▶ [THE PROBLEM]:
Copy out all of the material, matching it word for word.

Start

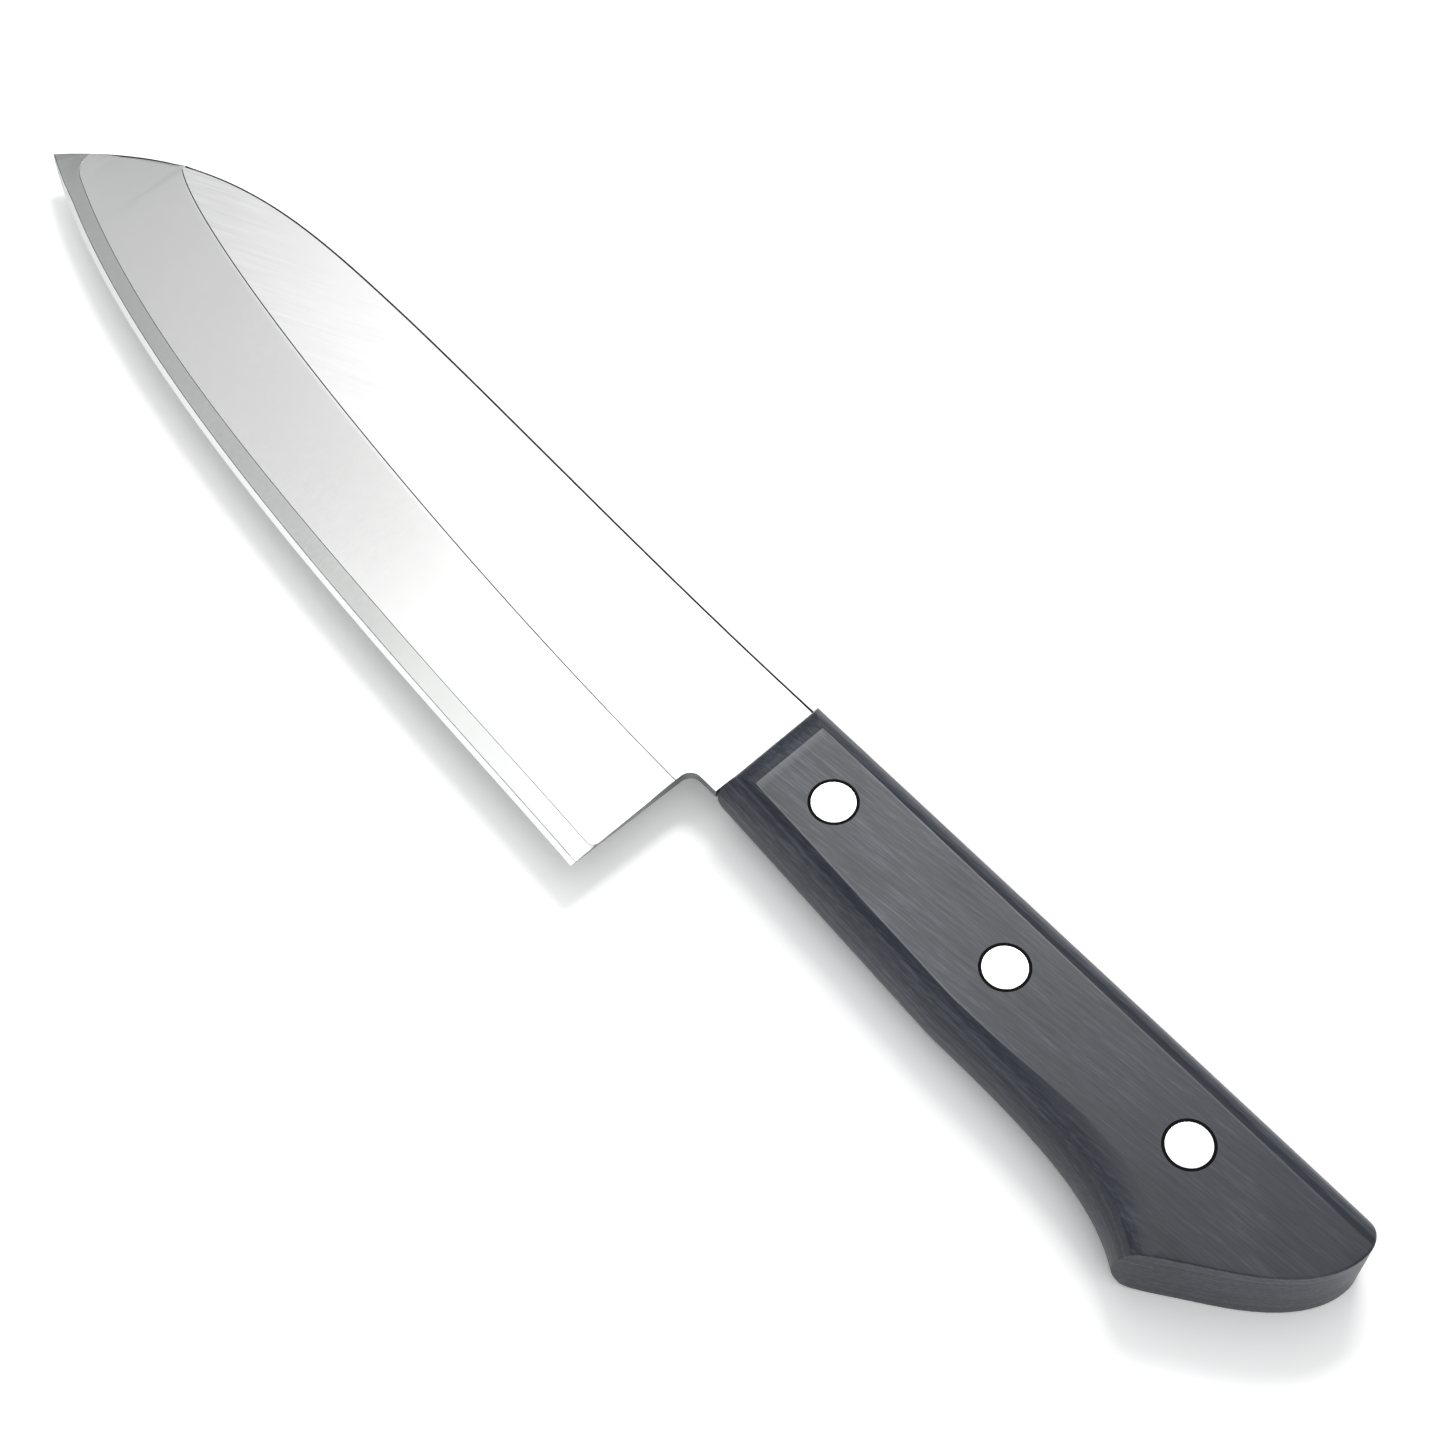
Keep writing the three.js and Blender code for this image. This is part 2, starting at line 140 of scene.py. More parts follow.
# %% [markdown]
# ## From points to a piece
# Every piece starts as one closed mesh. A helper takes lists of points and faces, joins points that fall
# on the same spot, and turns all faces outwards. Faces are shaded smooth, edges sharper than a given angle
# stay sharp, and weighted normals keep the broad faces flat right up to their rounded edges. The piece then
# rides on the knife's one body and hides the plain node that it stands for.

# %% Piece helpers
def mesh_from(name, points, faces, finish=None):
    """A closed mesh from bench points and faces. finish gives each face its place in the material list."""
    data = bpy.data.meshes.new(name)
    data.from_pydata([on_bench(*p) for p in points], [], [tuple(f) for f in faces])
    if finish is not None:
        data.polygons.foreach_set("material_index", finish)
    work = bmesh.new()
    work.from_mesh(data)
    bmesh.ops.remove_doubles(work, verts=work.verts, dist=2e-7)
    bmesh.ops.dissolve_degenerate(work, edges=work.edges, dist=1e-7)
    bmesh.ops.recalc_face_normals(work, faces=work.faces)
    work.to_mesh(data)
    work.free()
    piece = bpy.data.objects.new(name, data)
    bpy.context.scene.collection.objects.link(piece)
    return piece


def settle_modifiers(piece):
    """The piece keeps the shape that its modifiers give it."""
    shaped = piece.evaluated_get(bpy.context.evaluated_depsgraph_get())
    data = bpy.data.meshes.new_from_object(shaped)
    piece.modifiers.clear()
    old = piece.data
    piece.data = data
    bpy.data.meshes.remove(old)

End

▶ [TASK SOLUTION]:
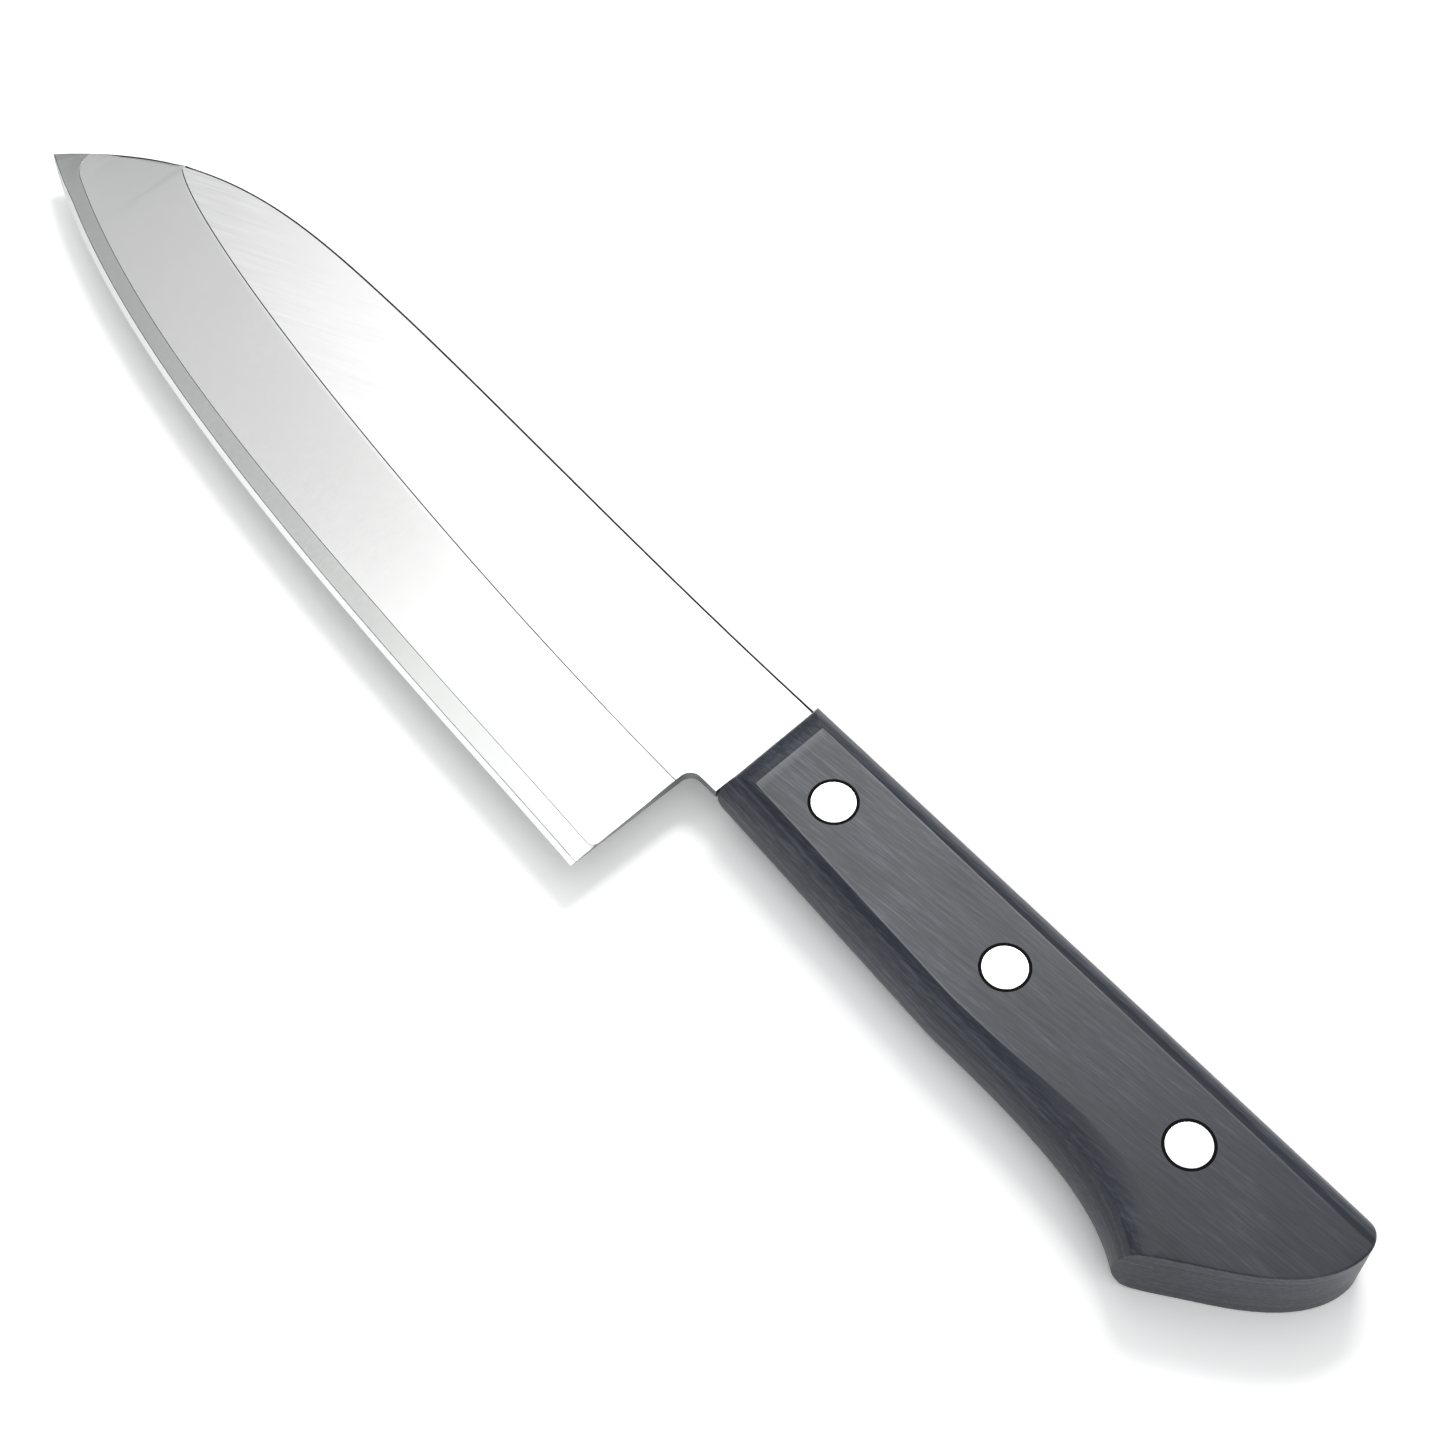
Keep writing the three.js and Blender code for this image. This is part 2, starting at line 140 of scene.py. More parts follow.
# %% [markdown]
# ## From points to a piece
# Every piece starts as one closed mesh. A helper takes lists of points and faces, joins points that fall
# on the same spot, and turns all faces outwards. Faces are shaded smooth, edges sharper than a given angle
# stay sharp, and weighted normals keep the broad faces flat right up to their rounded edges. The piece then
# rides on the knife's one body and hides the plain node that it stands for.

# %% Piece helpers
def mesh_from(name, points, faces, finish=None):
    """A closed mesh from bench points and faces. finish gives each face its place in the material list."""
    data = bpy.data.meshes.new(name)
    data.from_pydata([on_bench(*p) for p in points], [], [tuple(f) for f in faces])
    if finish is not None:
        data.polygons.foreach_set("material_index", finish)
    work = bmesh.new()
    work.from_mesh(data)
    bmesh.ops.remove_doubles(work, verts=work.verts, dist=2e-7)
    bmesh.ops.dissolve_degenerate(work, edges=work.edges, dist=1e-7)
    bmesh.ops.recalc_face_normals(work, faces=work.faces)
    work.to_mesh(data)
    work.free()
    piece = bpy.data.objects.new(name, data)
    bpy.context.scene.collection.objects.link(piece)
    return piece


def settle_modifiers(piece):
    """The piece keeps the shape that its modifiers give it."""
    shaped = piece.evaluated_get(bpy.context.evaluated_depsgraph_get())
    data = bpy.data.meshes.new_from_object(shaped)
    piece.modifiers.clear()
    old = piece.data
    piece.data = data
    bpy.data.meshes.remove(old)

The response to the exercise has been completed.